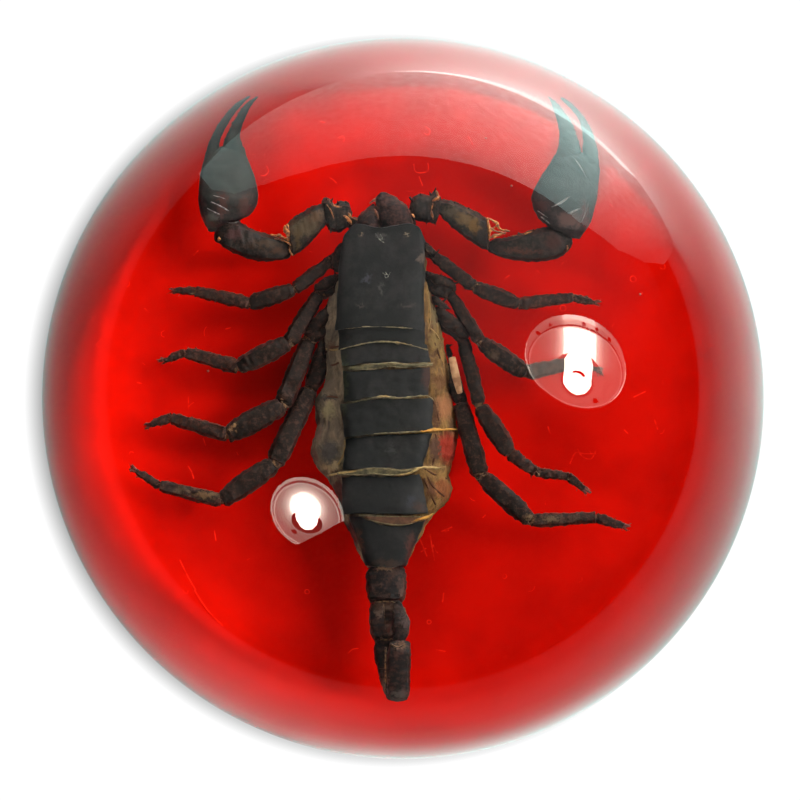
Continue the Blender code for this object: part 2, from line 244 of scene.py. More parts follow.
def loft(bm, sections, sides, flat=2.0, keels=(), mat=0):
    """A closed skin through rings. A section is its centre, across and up vectors.
    flat above 2 squares the ring; keels are angles in degrees where a ridge stands out."""
    ring = bmesh.ops.create_circle(bm, segments=sides, radius=1.0)["verts"]
    for vert in ring:
        turn = math.atan2(vert.co.y, vert.co.x)
        side, rise = math.cos(turn), math.sin(turn)
        reach = (abs(side) ** flat + abs(rise) ** flat) ** (-1 / flat)
        for angle in keels:
            off = math.degrees(turn) - angle
            if abs((off + 180) % 360 - 180) < 180 / sides:
                reach *= KEEL_RISE
        vert.co = Vector((side * reach, rise * reach, 0))
    edges = list({edge for vert in ring for edge in vert.link_edges})
    before = Matrix.Identity(4)
    ends = []
    for number, (centre, across, up) in enumerate(sections):
        along = across.cross(up).normalized()
        matrix = Matrix((across, up, along)).transposed().to_4x4()
        matrix.translation = centre
        if number:
            new = bmesh.ops.extrude_edge_only(bm, edges=edges)["geom"]
            ring = [item for item in new if isinstance(item, bmesh.types.BMVert)]
            made = set(ring)
            edges = [item for item in new if isinstance(item, bmesh.types.BMEdge)
                     and all(vert in made for vert in item.verts)]
            for item in new:
                if isinstance(item, bmesh.types.BMFace):
                    item.material_index = mat
        else:
            ends.append(edges)
        bmesh.ops.transform(bm, matrix=matrix @ before.inverted(), verts=ring)
        before = matrix
    ends.append(edges)
    for rim in ends:
        for item in bmesh.ops.contextual_create(bm, geom=rim)["faces"]:
            item.material_index = mat


def rounded(rows, ends):
    """Rows with three more at each end that close it in a round nose of that length."""
    noses = []
    for row, inner, length in ((rows[0], rows[1], ends[0]), (rows[-1], rows[-2], ends[1])):
        start = Vector(row[:3])
        way = (start - Vector(inner[:3])).normalized()
        nose = []
        for reach in NOSE_RINGS:
            shrink = math.sqrt(1 - reach * reach)
            nose.append([*(start + way * length * reach), row[3] * shrink, row[4] * shrink])
        noses.append(nose)
    return noses[0][::-1] + rows + noses[1]


def limb(bm, stations, sides=16, steps=4, ends=(0.4, 0.4), flat=2.0, keels=(), mat=0):
    """A round-ended limb through rows of (x, y, z, half width, half height) in mm."""
    rows = rounded(resample(stations, steps), ends)
    points = [Vector(row[:3]) for row in rows]
    sections = []
    for i, row in enumerate(rows):
        along = (points[min(i + 1, len(rows) - 1)] - points[max(i - 1, 0)]).normalized()
        across = along.cross(UP).normalized()
        up = across.cross(along)
        sections.append((points[i], across * row[3], up * row[4]))
    loft(bm, sections, sides, flat, keels, mat)


def thread(bm, points, level, width, height, mat=0, sides=6, steps=3):
    """A thin line of one width lying at a level through points (x, y)."""
    limb(bm, [(x, y, level, width, height) for x, y in points], sides=sides, steps=steps,
         ends=(width, width), mat=mat)


def circle(x, y, radius):
    """Points round a small ring, its end overlapping its start."""
    turns = [math.radians(60 * step) for step in range(7)]
    return [(x + radius * math.cos(turn), y + radius * math.sin(turn)) for turn in turns]


def paint(made, mat):
    """Gives the faces of a shape that bmesh has just made a material by its number."""
    for face in {face for vert in made["verts"] for face in vert.link_faces}:
        face.material_index = mat


def ball(bm, centre, size, mat=0, fine=3):
    """An ellipsoid with the three half sizes."""
    matrix = Matrix.Translation(centre) @ Matrix.Diagonal((*size, 1))
    made = bmesh.ops.create_icosphere(bm, subdivisions=fine, radius=1.0, matrix=matrix)
    paint(made, mat)


def finish_skin(bm, grain, depth):
    """Faces outwards, and the surface lifted and dented by rough noise of that grain and depth."""
    bmesh.ops.recalc_face_normals(bm, faces=bm.faces)
    bm.normal_update()
    for vert in bm.verts:
        vert.co += vert.normal * depth * noise.fractal(vert.co / grain, 0.7, 2.3, 3)


# Scraped red resin, matt, coloured brighter than the layer as a painted glint.
mark_paint_and_glint = mottled("scraped_red_resin_painted_glint", 0.6, ((0.35, RED_BONDED), (0.6, MARK_GLINT_COLOUR)), Roughness=0.9,
                     Specular_IOR_Level=0.0)
# Pale dust that settled before the second pour: matt, off-white.
dust = new_material("pale_dust", Base_Color=linear("#9c5a4e"), Roughness=0.95, Specular_IOR_Level=0.0)

rng = random.Random(7)
bm = bmesh.new()
for points in SCRAPES:
    thread(bm, points, RED_TOP, MARK_WIDTH, MARK_HEIGHT)
for ring in RINGS:
    thread(bm, circle(*ring), RED_TOP, MARK_WIDTH * 0.8, MARK_HEIGHT)
for _ in range(FINE_MARKS):
    radius = MARKED_RADIUS * math.sqrt(rng.random())
    bearing = rng.uniform(0, 2 * math.pi)
    x, y = radius * math.cos(bearing), radius * math.sin(bearing)
    heading = rng.uniform(0, 2 * math.pi)
    curl = rng.uniform(-1.3, 1.3)
    points = [(x, y)]
    for _ in range(rng.choice((1, 1, 2, 3))):
        x += FINE_STEP * math.cos(heading)
        y += FINE_STEP * math.sin(heading)
        heading += curl
        points.append((x, y))
    thread(bm, points, RED_TOP, MARK_WIDTH * rng.uniform(0.25, 0.6), MARK_HEIGHT)
for x, y in SPECKS:
    ball(bm, (x, y, RED_TOP + 0.1), (SPECK_RADIUS,) * 3, mat=1, fine=2)
bmesh.ops.recalc_face_normals(bm, faces=bm.faces)
make_piece("scrape_marks", bm, (mark_paint_and_glint, dust), ["red_base"])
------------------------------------
Extract the complete listing verbatim.

OUTPUT OF THE EXERCISE.
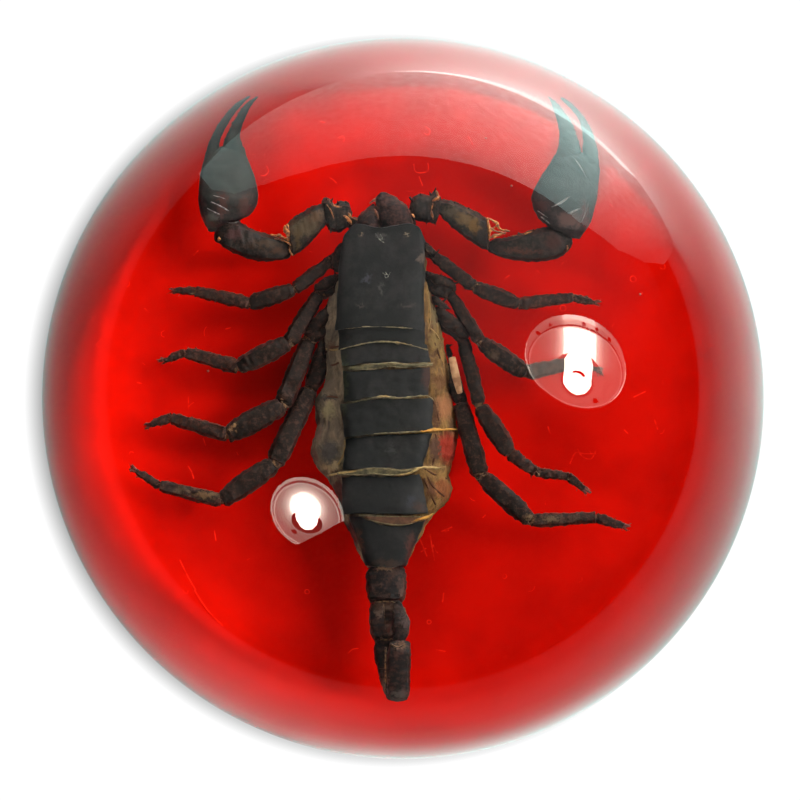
Continue the Blender code for this object: part 2, from line 244 of scene.py. More parts follow.
def loft(bm, sections, sides, flat=2.0, keels=(), mat=0):
    """A closed skin through rings. A section is its centre, across and up vectors.
    flat above 2 squares the ring; keels are angles in degrees where a ridge stands out."""
    ring = bmesh.ops.create_circle(bm, segments=sides, radius=1.0)["verts"]
    for vert in ring:
        turn = math.atan2(vert.co.y, vert.co.x)
        side, rise = math.cos(turn), math.sin(turn)
        reach = (abs(side) ** flat + abs(rise) ** flat) ** (-1 / flat)
        for angle in keels:
            off = math.degrees(turn) - angle
            if abs((off + 180) % 360 - 180) < 180 / sides:
                reach *= KEEL_RISE
        vert.co = Vector((side * reach, rise * reach, 0))
    edges = list({edge for vert in ring for edge in vert.link_edges})
    before = Matrix.Identity(4)
    ends = []
    for number, (centre, across, up) in enumerate(sections):
        along = across.cross(up).normalized()
        matrix = Matrix((across, up, along)).transposed().to_4x4()
        matrix.translation = centre
        if number:
            new = bmesh.ops.extrude_edge_only(bm, edges=edges)["geom"]
            ring = [item for item in new if isinstance(item, bmesh.types.BMVert)]
            made = set(ring)
            edges = [item for item in new if isinstance(item, bmesh.types.BMEdge)
                     and all(vert in made for vert in item.verts)]
            for item in new:
                if isinstance(item, bmesh.types.BMFace):
                    item.material_index = mat
        else:
            ends.append(edges)
        bmesh.ops.transform(bm, matrix=matrix @ before.inverted(), verts=ring)
        before = matrix
    ends.append(edges)
    for rim in ends:
        for item in bmesh.ops.contextual_create(bm, geom=rim)["faces"]:
            item.material_index = mat


def rounded(rows, ends):
    """Rows with three more at each end that close it in a round nose of that length."""
    noses = []
    for row, inner, length in ((rows[0], rows[1], ends[0]), (rows[-1], rows[-2], ends[1])):
        start = Vector(row[:3])
        way = (start - Vector(inner[:3])).normalized()
        nose = []
        for reach in NOSE_RINGS:
            shrink = math.sqrt(1 - reach * reach)
            nose.append([*(start + way * length * reach), row[3] * shrink, row[4] * shrink])
        noses.append(nose)
    return noses[0][::-1] + rows + noses[1]


def limb(bm, stations, sides=16, steps=4, ends=(0.4, 0.4), flat=2.0, keels=(), mat=0):
    """A round-ended limb through rows of (x, y, z, half width, half height) in mm."""
    rows = rounded(resample(stations, steps), ends)
    points = [Vector(row[:3]) for row in rows]
    sections = []
    for i, row in enumerate(rows):
        along = (points[min(i + 1, len(rows) - 1)] - points[max(i - 1, 0)]).normalized()
        across = along.cross(UP).normalized()
        up = across.cross(along)
        sections.append((points[i], across * row[3], up * row[4]))
    loft(bm, sections, sides, flat, keels, mat)


def thread(bm, points, level, width, height, mat=0, sides=6, steps=3):
    """A thin line of one width lying at a level through points (x, y)."""
    limb(bm, [(x, y, level, width, height) for x, y in points], sides=sides, steps=steps,
         ends=(width, width), mat=mat)


def circle(x, y, radius):
    """Points round a small ring, its end overlapping its start."""
    turns = [math.radians(60 * step) for step in range(7)]
    return [(x + radius * math.cos(turn), y + radius * math.sin(turn)) for turn in turns]


def paint(made, mat):
    """Gives the faces of a shape that bmesh has just made a material by its number."""
    for face in {face for vert in made["verts"] for face in vert.link_faces}:
        face.material_index = mat


def ball(bm, centre, size, mat=0, fine=3):
    """An ellipsoid with the three half sizes."""
    matrix = Matrix.Translation(centre) @ Matrix.Diagonal((*size, 1))
    made = bmesh.ops.create_icosphere(bm, subdivisions=fine, radius=1.0, matrix=matrix)
    paint(made, mat)


def finish_skin(bm, grain, depth):
    """Faces outwards, and the surface lifted and dented by rough noise of that grain and depth."""
    bmesh.ops.recalc_face_normals(bm, faces=bm.faces)
    bm.normal_update()
    for vert in bm.verts:
        vert.co += vert.normal * depth * noise.fractal(vert.co / grain, 0.7, 2.3, 3)


# Scraped red resin, matt, coloured brighter than the layer as a painted glint.
mark_paint_and_glint = mottled("scraped_red_resin_painted_glint", 0.6, ((0.35, RED_BONDED), (0.6, MARK_GLINT_COLOUR)), Roughness=0.9,
                     Specular_IOR_Level=0.0)
# Pale dust that settled before the second pour: matt, off-white.
dust = new_material("pale_dust", Base_Color=linear("#9c5a4e"), Roughness=0.95, Specular_IOR_Level=0.0)

rng = random.Random(7)
bm = bmesh.new()
for points in SCRAPES:
    thread(bm, points, RED_TOP, MARK_WIDTH, MARK_HEIGHT)
for ring in RINGS:
    thread(bm, circle(*ring), RED_TOP, MARK_WIDTH * 0.8, MARK_HEIGHT)
for _ in range(FINE_MARKS):
    radius = MARKED_RADIUS * math.sqrt(rng.random())
    bearing = rng.uniform(0, 2 * math.pi)
    x, y = radius * math.cos(bearing), radius * math.sin(bearing)
    heading = rng.uniform(0, 2 * math.pi)
    curl = rng.uniform(-1.3, 1.3)
    points = [(x, y)]
    for _ in range(rng.choice((1, 1, 2, 3))):
        x += FINE_STEP * math.cos(heading)
        y += FINE_STEP * math.sin(heading)
        heading += curl
        points.append((x, y))
    thread(bm, points, RED_TOP, MARK_WIDTH * rng.uniform(0.25, 0.6), MARK_HEIGHT)
for x, y in SPECKS:
    ball(bm, (x, y, RED_TOP + 0.1), (SPECK_RADIUS,) * 3, mat=1, fine=2)
bmesh.ops.recalc_face_normals(bm, faces=bm.faces)
make_piece("scrape_marks", bm, (mark_paint_and_glint, dust), ["red_base"])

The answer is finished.